9. We do not, therefore, understand the reasoning in para 13 of the order-in-original and reference to any prior hearings of October, 2011. They are, admittedly, prior to the issuance of the show cause notice. After the show cause notice was issued and the petitioner requested that the matter be taken up post second week of July, 2012, then, we do not see how the order was passed, particularly when the petitioner was notified the dates of hearing on 16 th , 19 th and 20 th November, 2012. It is thus uncalled for and avoidable urgency and expediency in disposal of the proceedings, which prompts us to interfere with the order-in-original.

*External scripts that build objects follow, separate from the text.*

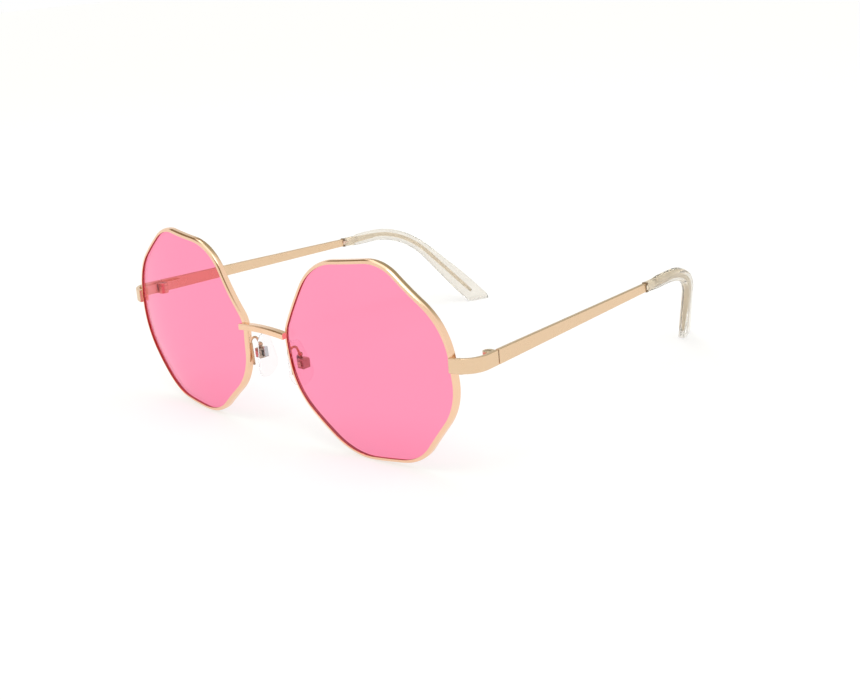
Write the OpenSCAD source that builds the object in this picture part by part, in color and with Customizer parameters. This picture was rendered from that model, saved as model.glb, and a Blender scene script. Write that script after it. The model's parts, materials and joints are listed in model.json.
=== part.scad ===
// Metal sunglasses with eight-sided lenses, temples open, standing on the rims and on both temple tips.
// +Z is up, the front faces -Y, +X is the wearer's left. All lengths are in millimetres.

/* [Lens outline] */
// Directions the upper sides face, from the temple side over the top to the nose side
upper_turns = [4.5, 51.5, 96, 148];
// Directions the lower sides face, from the nose side under the bottom to the temple side
lower_turns = [185, 231, 275.5, 321.5];
// Distances of the upper sides from the lens centre
upper_reach = [27.7, 26.2, 25.8, 26.1];
// Distances of the lower sides from the lens centre
lower_reach = [27.5, 25.5, 25.8, 26.8];
// Rounding of the corners after each upper side
upper_round = [19.5, 13, 16.5, 9];
// Rounding of the corners after each lower side
lower_round = [18, 17.5, 13.5, 17.5];

/* [Lens and rim] */
// Distance between the two lens centres
centre_gap = 74; // [66:0.5:80]
// Radius of the curved front of the lenses
base_radius = 92; // [70:1:140]
// Turn of each lens round the face
wrap = 4.8; // [0:0.1:8]
// Thickness of the lens
lens_t = 1.1; // [0.8:0.1:2]
// How far the lens face lies behind the front of the rim
lens_set = 0.4; // [0:0.1:0.8]
// Width of the rim seen from the front
rim_w = 0.8; // [0.6:0.1:2]
// Depth of the rim from front to back
rim_d = 1.7; // [1.6:0.1:3]
// Depth of the groove that holds the lens
groove_d = 0.4; // [0.2:0.1:0.5]
// Width of the groove
groove_w = 0.6; // [0.4:0.1:0.8]
// Gap where the rim is cut at the closing blocks
rim_cut = 0.2; // [0.1:0.1:0.4]

/* [Bridge] */
// How far the bar reaches past the inner edge of each rim
bridge_lap = 0.3; // [0:0.1:1]
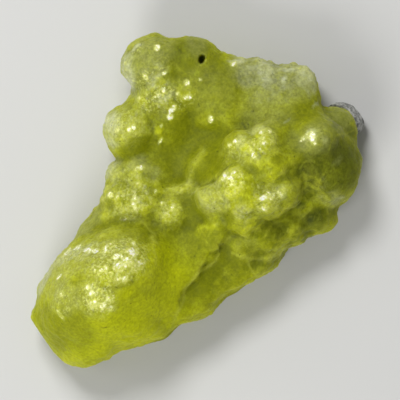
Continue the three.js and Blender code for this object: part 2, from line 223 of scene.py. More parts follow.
def turned(x, y, degrees=0):
    """x and y on axes turned by so many degrees."""
    a = math.radians(degrees)
    c, s = math.cos(a), math.sin(a)
    return c * x + s * y, c * y - s * x


def ellipsoid(p, x, y, z, rx, ry, rz, turn=0):
    u, v = turned(p[0] - x, p[1] - y, turn)
    u, v, w = u / rx, v / ry, (p[2] - z) / rz
    scaled = np.sqrt(u * u + v * v + w * w)
    slope = np.sqrt((u / rx) ** 2 + (v / ry) ** 2 + (w / rz) ** 2)
    return scaled * (scaled - 1) / np.maximum(slope, LEAST)


def rounded_box(p, at, half, turn, tip, rounding):
    u, across = turned(p[0] - at[0], p[1] - at[1], turn)
    v, w = turned(across, p[2] - at[2], -tip)
    q = [abs(value) - reach + rounding for value, reach in zip((u, v, w), half)]
    outside = np.sqrt(sum(np.maximum(value, 0) ** 2 for value in q))
    return outside + np.minimum(np.maximum(np.maximum(q[0], q[1]), q[2]), 0) - rounding


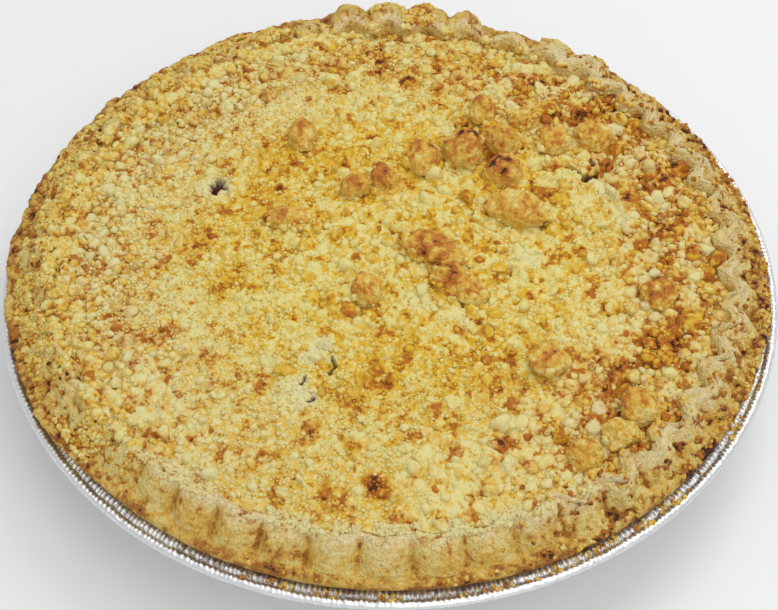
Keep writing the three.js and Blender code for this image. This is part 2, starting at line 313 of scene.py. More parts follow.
def even_steps(corners, step):
    """The corners of an outline joined by points about this far apart."""
    points = [corners[0]]
    for before, after in zip(corners, corners[1:]):
        count = max(1, round(math.dist(before, after) / step))
        for i in range(1, count + 1):
            points.append(tuple(np.array(before) + (np.array(after) - before) * i / count))
    return points


def rim_place(angle):
    """Places round the rim for noise that varies along it and not across it."""
    return np.column_stack([CREST_R * np.cos(angle), CREST_R * np.sin(angle), 0 * angle])


def buried(angle):
    """How far the flutes are buried under strewn crumbs: at the left and the back left."""
    return facing(angle, 168, 56, 72)


def flute_swing(angle):
    """How far round its flute each angle is, and how deep the crest's flute is there, in millimetres."""
    along = rim_place(angle)
    swing = FLUTES * angle + 0.35 * np.sin(3 * angle) + 0.3 * np.sin(7 * angle + 1)
    swing += 0.7 * swells(along, 21, 11)
    depth = 2 + 0.9 * facing(angle, -8, 48, 72) + 0.5 * facing(angle, 75, 22, 35)
    depth -= 1.1 * facing(angle, 258, 25, 42)
    depth = depth * (1 - 0.5 * buried(angle)) + 0.5 * swells(along, 15, 12)
    return swing, depth


def wall_reach(angle):
    """Radius of the pastry wall's inner face at the crumbs' edge."""
    swing, depth = flute_swing(angle)
    return WALL_R + INNER_SWING * depth * (2 * np.abs(np.cos(swing / 2)) ** 3 - 1)


top_side = even_steps([(103.0, 33.4), (103.4, 36), (104.1, 39.2), (104.7, 40.4), (CREST_R, 41), (106.7, 40.9),
                       (108.3, 39.9), (PAD_TOP_R, 38.6), (111.4, 36.9), (PAD_FOOT_R, 35.2), (113.6, 34.5),
                       (115.6, 34.2), (116.8, 33.8), (FLANGE_R, 32.9), (117.3, 31.6), (116.9, 30.6)], 0.42)
crust_outline = [(0, 4.4), (60, 4.4), (86, 4.4), (104.2, 28), *top_side, (114, 30.6), (109.6, 30.6),
                 (99, 15.5), (88.4, 1), (60, 1), (0, 1)]
crust = turned("crust", crust_outline, FLUTES * POINTS_PER_FLUTE)

at = vertices_of(crust)
radius = np.hypot(at[:, 0], at[:, 1])
height = at[:, 2].copy()
angle = np.arctan2(at[:, 1], at[:, 0])
swing, depth = flute_swing(angle)
along = rim_place(angle)
covered = buried(angle)
right = facing(angle, -5, 50, 72)
back = facing(angle, 80, 24, 40)
front = facing(angle, 257, 30, 48)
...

10. It is in these circumstances, we are unable to agree with Mr. Jetly that this petition should not be entertained. We are mindful of the fact that this is a matter of collection of service tax and when part liability of three lakhs has already been paid by the petitioner. In these circumstances, we are of the view that rights and equities can be balanced by the petitioner being called upon to meet 50% of the demand in the show cause notice. The petitioner should, therefore, deposit a further sum of Rs.5 lakhs within a period of four week from today with the Service Tax Commissionerate. The petitioner must produce proof of such deposit and if that is produced, the order of the adjudicating authority, styled as order-in-original would stand quashed and set aside. Then, the petitioner should appear before the adjudicating authority on given date and time, which will be communicated to him well in advance. The petitioner cannot make a grievance that he should be allowed to appear in person or he wants to remain present when the hearing is scheduled. Given the petitioner’s professional commitments, which are bound to take priorities, we direct that in this case the petitioner must engage a representative, who will be allowed to inspect the records and make submissions. The petitioner cannot insist on personal presence. The fresh order shall be passed uninfluenced by the earlier conclusions as expeditiously as possible and after a period of six weeks from the date of conclusion of the hearing. All contentions are kept open.